What does a hot dry, windy environment have to do with Wilson?
The SD hills would have burned anyway. Is he suggesting something at the local political level could have prevented it; I don't understand Davis' logic or connection.
Statues should be like postage stamps- you don't get one until you are dead.
The statues should be purposely not illuminated at night to commemorate Pete Wilson's role as the architect of California's (electrical) power deregulation that was implemented just as Wilson left the Govenror's office.
California power deregulation allowed the damage from Enron's criminal activities to reach a scale that seriously harmed not only shareholders, but the power industry and consumers in many parts of the US. Wilson's sucessor Gray Davis took the fall for Wilson's and Enron's crimes when Wilson's political base ponyed up the dough in 2003 to recall Davis and send the Terminator to Sacramento.

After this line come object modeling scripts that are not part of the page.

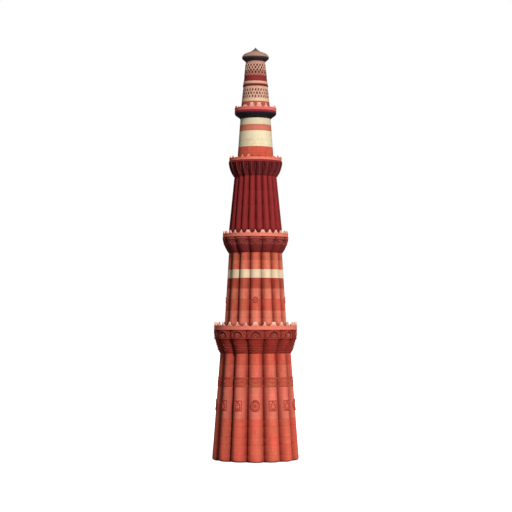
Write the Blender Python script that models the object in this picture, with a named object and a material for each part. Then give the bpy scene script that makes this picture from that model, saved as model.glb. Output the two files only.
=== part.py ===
"""Fluted masonry minaret of five storeys and four balconies, at half its real size.

Metres, +Z up. The origin is the centre of the foot, and -Y is the front. Azimuths are
measured from the front, turning towards +X, so the doorways are near azimuth 180.
"""

import math
from dataclasses import dataclass

import bmesh
import bpy

GAP = 0.0003  # left between pieces that rest on each other

# Levels of the five storeys: each stands on a floor and ends under a corbel.
GROUND_FLOOR_TOP = 0.12
STOREY_1_TOP = 9.30
FRIEZE_1_BASE = 10.54
DECK_1 = 11.50
BAND_2_BASE = 15.83
BAND_2_TOP = 16.57
STOREY_2_TOP = 18.05
FRIEZE_2_BASE = 19.12
DECK_2 = 19.58
STOREY_3_TOP = 24.78
DECK_3 = 26.27
STOREY_4_BASE_TOP = 27.35
MARBLE_4_TOP = 28.74
SALMON_4_TOP = 29.31
STOREY_4_TOP = 29.88
DECK_4 = 30.52
STOREY_5_BASE_TOP = 31.36
MARBLE_5_TOP = 31.60
LATTICE_LOWER_TOP = 32.71
ROLL_TOP = 32.91
PALE_BAND_TOP = 33.16
RED_BAND_TOP = 33.68
STOREY_5_TOP = 34.96
EAVE_TOP = 35.28
ROOF_TOP = 35.87
FINIAL_TOP = 36.25

FLOOR_THICKNESS = 0.16
FLOOR_CLEARANCE = 0.01  # keeps a round floor clear of the parapet's flat sides
FLOOR_SIDES = 56
GROUND_FLOOR_SIDES = 48
ROLL_PROUD = 0.045  # how far the fifth storey's roll stands out of its wall

# Finishes: colour and roughness.
FINISHES = {
    "salmon_sandstone": ((0.72, 0.20, 0.14), 0.85),
    "light_salmon_sandstone": ((0.85, 0.30, 0.22), 0.85),
    "red_sandstone": ((0.60, 0.13, 0.08), 0.85),
    "dark_red_sandstone": ((0.24, 0.045, 0.03), 0.85),
    "crimson_sandstone": ((0.32, 0.035, 0.04), 0.85),
    "dark_crimson_sandstone": ((0.16, 0.02, 0.02), 0.85),
    "red_parapet": ((0.62, 0.10, 0.09), 0.85),
    "carved_lattice": ((0.66, 0.36, 0.26), 0.85),
    "cream_marble": ((0.88, 0.74, 0.50), 0.6),
    "slate_moulding": ((0.035, 0.03, 0.04), 0.6),
    "brown_roof": ((0.33, 0.22, 0.16), 0.7),
    "floor_stone": ((0.42, 0.33, 0.28), 0.85),
}
SMOOTH_ANGLE = math.radians(35)  # edges that turn by less than this are shaded smooth


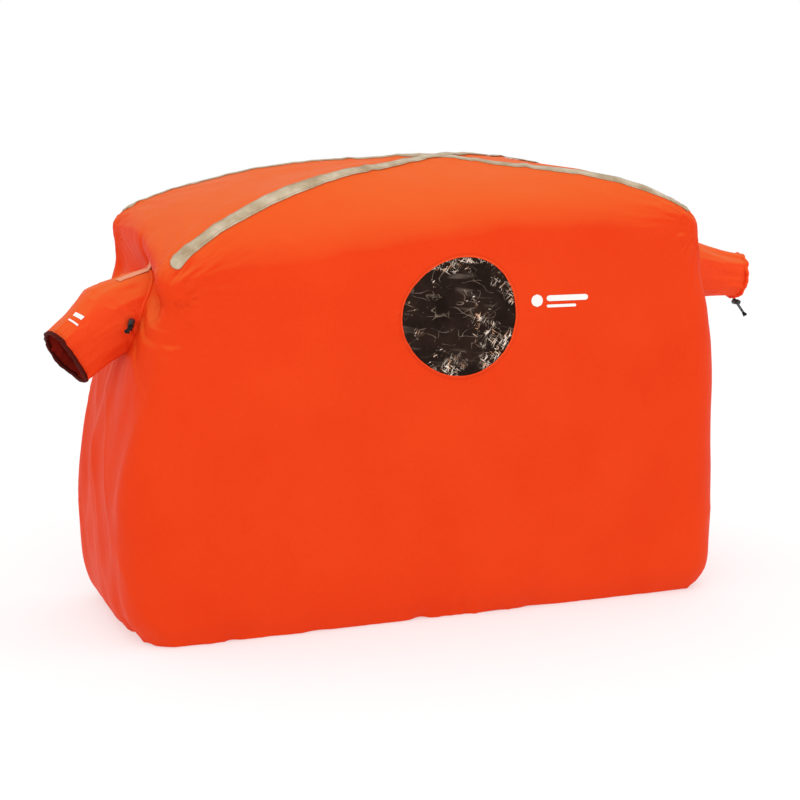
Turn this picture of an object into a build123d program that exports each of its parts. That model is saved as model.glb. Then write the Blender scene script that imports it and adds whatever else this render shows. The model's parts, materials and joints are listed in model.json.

Imagine what this will all look like on 50, 100 years. If the fires don't burn man's arrogance to the ground, the earthquakes will shake them back to reality. Don't F with mother nature. Her laws always trump the greedy developers grand plans to pave over the land, and one day, some day, we'll understand that we don't OWN this planet, we are guests, and we can be expelled at a moments notice.
If and when we get a proper Democratic dominance in both The White House and Congress, there might be somewhat a moratorium on building statues to honor the memory of questionable Republicans. Might be just sort of "out of fashion" in San Diego or anywhere else.
Send me your rich tired masses yearning to be free. No poor people allowed.